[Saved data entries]
╔══
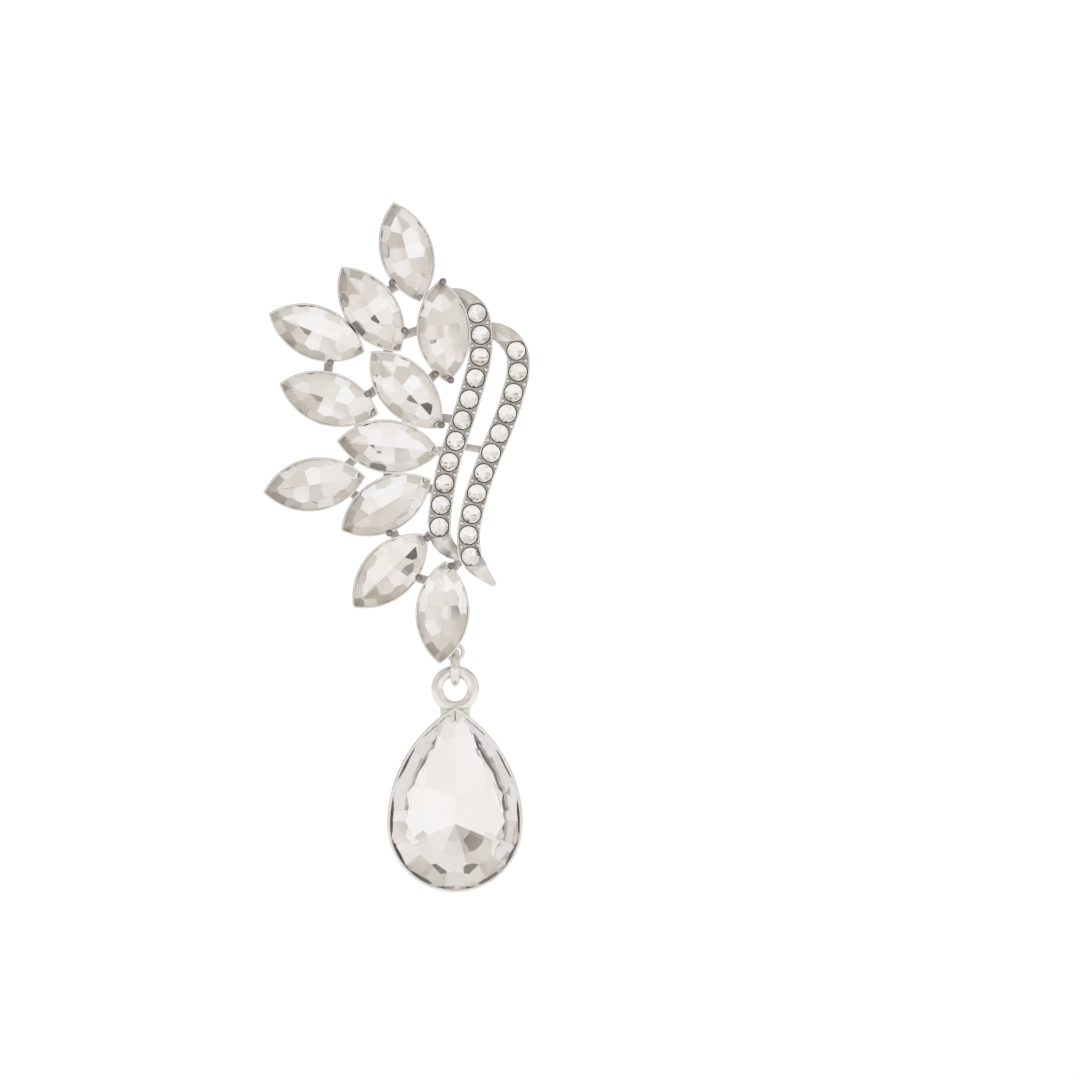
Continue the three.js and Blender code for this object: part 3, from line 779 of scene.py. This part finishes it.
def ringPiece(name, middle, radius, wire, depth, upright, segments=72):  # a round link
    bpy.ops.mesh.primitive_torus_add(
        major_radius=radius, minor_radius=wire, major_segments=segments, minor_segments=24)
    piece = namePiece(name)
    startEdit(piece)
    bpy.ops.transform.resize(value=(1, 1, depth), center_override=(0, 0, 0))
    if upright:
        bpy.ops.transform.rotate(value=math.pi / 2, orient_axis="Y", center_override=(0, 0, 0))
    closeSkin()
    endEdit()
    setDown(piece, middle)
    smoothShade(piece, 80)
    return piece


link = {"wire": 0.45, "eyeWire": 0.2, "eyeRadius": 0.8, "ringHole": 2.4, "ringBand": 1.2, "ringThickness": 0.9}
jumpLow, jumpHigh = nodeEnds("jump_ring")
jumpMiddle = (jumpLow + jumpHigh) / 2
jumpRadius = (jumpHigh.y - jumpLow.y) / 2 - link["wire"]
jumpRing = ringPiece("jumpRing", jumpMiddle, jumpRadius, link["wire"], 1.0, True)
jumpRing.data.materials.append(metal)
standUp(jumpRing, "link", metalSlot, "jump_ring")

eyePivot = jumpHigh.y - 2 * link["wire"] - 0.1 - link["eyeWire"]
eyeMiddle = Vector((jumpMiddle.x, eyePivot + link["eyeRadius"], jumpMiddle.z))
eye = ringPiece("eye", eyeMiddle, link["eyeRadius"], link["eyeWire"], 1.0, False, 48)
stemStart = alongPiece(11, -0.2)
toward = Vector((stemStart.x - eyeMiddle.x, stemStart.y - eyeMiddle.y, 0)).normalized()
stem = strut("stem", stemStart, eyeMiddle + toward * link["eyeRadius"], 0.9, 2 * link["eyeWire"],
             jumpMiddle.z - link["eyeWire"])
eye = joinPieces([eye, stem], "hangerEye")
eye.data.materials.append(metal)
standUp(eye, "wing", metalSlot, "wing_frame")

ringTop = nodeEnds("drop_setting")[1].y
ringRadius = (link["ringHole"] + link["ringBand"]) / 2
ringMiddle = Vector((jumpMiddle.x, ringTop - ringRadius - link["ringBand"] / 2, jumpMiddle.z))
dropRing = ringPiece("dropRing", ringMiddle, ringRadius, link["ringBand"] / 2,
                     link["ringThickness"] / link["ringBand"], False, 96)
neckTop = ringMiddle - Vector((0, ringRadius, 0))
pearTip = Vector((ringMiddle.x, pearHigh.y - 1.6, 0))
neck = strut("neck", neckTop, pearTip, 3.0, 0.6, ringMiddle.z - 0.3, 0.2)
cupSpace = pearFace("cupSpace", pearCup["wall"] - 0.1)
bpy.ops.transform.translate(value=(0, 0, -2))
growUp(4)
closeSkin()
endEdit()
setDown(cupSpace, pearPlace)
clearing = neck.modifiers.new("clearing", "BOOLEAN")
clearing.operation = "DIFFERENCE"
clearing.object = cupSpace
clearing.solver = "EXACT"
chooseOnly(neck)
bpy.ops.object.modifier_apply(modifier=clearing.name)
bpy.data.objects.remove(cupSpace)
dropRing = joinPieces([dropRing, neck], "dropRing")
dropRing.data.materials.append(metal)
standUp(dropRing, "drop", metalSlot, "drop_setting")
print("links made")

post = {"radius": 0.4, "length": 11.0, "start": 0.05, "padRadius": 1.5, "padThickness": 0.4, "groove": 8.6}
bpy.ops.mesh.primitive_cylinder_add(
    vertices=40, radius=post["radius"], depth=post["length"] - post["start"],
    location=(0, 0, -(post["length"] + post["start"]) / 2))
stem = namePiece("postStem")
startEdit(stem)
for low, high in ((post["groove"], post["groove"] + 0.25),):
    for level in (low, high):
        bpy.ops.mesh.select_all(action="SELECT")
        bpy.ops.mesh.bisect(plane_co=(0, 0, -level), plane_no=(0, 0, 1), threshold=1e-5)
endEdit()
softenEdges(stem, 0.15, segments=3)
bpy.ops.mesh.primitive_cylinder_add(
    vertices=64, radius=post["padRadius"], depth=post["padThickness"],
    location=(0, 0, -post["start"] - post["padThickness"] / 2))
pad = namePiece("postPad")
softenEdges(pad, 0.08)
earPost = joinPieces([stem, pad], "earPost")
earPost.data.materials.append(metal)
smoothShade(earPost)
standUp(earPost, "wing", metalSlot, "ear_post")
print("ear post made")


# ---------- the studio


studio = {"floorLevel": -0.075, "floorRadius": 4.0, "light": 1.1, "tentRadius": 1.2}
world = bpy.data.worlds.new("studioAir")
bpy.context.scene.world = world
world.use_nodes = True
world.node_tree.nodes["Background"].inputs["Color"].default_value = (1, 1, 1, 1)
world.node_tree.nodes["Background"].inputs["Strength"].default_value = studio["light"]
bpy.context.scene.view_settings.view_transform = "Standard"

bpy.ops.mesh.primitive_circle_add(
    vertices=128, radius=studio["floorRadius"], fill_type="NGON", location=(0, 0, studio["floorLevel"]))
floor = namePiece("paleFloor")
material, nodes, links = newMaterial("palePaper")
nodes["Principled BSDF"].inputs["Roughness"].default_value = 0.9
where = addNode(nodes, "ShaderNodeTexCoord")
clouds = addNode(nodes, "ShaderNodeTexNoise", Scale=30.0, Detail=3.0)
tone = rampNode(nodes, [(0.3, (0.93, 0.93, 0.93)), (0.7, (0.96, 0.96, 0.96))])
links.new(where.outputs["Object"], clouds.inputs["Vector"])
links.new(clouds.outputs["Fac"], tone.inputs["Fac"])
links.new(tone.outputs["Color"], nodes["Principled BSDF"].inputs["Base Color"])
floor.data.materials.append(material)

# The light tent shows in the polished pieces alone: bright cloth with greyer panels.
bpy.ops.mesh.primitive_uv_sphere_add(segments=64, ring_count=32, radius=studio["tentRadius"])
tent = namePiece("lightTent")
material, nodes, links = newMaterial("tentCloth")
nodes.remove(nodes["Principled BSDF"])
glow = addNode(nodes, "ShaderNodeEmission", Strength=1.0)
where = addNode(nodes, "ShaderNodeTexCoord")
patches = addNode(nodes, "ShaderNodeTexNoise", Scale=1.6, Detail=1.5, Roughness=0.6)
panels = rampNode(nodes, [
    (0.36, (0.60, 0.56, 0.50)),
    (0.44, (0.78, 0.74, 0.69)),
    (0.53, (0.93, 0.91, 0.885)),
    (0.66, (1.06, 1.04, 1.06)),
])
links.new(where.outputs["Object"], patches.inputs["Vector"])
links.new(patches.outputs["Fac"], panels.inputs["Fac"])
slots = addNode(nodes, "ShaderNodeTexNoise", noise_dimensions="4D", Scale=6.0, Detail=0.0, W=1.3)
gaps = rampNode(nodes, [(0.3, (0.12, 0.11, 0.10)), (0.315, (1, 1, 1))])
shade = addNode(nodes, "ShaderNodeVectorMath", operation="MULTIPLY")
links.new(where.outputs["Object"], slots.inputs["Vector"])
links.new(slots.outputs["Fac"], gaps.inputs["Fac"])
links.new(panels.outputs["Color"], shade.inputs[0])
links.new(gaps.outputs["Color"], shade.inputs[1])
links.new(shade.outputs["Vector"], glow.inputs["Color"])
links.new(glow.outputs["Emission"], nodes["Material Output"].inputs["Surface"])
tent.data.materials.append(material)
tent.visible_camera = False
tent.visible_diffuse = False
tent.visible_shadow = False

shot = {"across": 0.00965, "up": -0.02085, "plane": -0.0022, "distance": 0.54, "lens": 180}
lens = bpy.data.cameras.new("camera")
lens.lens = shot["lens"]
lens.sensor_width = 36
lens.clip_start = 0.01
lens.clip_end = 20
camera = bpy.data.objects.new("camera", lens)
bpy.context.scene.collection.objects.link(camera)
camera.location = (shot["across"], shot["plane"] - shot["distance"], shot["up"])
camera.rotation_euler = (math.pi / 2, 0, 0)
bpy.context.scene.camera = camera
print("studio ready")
╚══
╔══
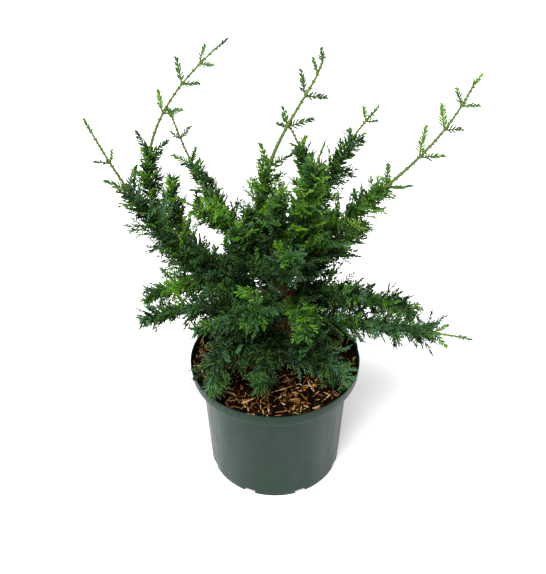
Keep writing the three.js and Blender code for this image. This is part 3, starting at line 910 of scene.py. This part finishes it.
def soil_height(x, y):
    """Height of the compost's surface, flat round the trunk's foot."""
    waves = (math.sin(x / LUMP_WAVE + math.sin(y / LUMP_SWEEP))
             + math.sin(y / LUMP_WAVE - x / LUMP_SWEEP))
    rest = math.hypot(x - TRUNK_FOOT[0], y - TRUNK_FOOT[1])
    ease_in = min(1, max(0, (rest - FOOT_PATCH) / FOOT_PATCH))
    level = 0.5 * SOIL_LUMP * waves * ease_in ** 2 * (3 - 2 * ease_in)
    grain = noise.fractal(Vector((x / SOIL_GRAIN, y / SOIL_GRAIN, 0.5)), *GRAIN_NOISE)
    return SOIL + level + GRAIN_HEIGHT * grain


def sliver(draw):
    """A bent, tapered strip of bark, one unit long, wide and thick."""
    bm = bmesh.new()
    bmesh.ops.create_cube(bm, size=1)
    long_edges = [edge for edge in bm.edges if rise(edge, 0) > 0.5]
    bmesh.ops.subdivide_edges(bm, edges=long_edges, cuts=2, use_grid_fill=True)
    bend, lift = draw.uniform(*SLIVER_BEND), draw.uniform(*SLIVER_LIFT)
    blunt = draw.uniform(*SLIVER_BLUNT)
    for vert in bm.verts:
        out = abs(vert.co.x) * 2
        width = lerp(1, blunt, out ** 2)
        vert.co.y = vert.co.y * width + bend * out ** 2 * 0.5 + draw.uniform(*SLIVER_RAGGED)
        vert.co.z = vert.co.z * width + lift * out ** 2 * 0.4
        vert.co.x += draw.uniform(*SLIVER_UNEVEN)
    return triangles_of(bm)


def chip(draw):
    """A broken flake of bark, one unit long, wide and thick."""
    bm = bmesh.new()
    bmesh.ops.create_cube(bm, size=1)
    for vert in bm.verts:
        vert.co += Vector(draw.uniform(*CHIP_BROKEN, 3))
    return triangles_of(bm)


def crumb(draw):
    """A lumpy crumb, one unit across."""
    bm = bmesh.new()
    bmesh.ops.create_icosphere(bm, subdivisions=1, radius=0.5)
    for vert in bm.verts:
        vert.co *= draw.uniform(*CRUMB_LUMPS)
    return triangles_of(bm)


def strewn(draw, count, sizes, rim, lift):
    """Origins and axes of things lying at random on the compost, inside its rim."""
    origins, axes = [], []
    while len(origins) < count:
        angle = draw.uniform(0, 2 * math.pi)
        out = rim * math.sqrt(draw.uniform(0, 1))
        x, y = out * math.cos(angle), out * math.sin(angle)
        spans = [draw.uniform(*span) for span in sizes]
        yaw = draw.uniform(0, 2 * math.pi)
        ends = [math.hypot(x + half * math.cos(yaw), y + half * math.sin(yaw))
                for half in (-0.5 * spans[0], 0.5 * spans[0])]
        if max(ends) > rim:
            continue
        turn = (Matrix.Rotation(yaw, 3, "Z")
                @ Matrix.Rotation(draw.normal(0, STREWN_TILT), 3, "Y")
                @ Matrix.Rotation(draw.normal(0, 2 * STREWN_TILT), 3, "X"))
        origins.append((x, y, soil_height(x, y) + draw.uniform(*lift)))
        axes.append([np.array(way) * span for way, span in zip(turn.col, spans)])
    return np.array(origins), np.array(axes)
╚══
— Task goal —
Scan the material above. Copy each line where "part" occurs.

— Exercise answer —
Continue the three.js and Blender code for this object: part 3, from line 779 of scene.py. This part finishes it.
Keep writing the three.js and Blender code for this image. This is part 3, starting at line 910 of scene.py. This part finishes it.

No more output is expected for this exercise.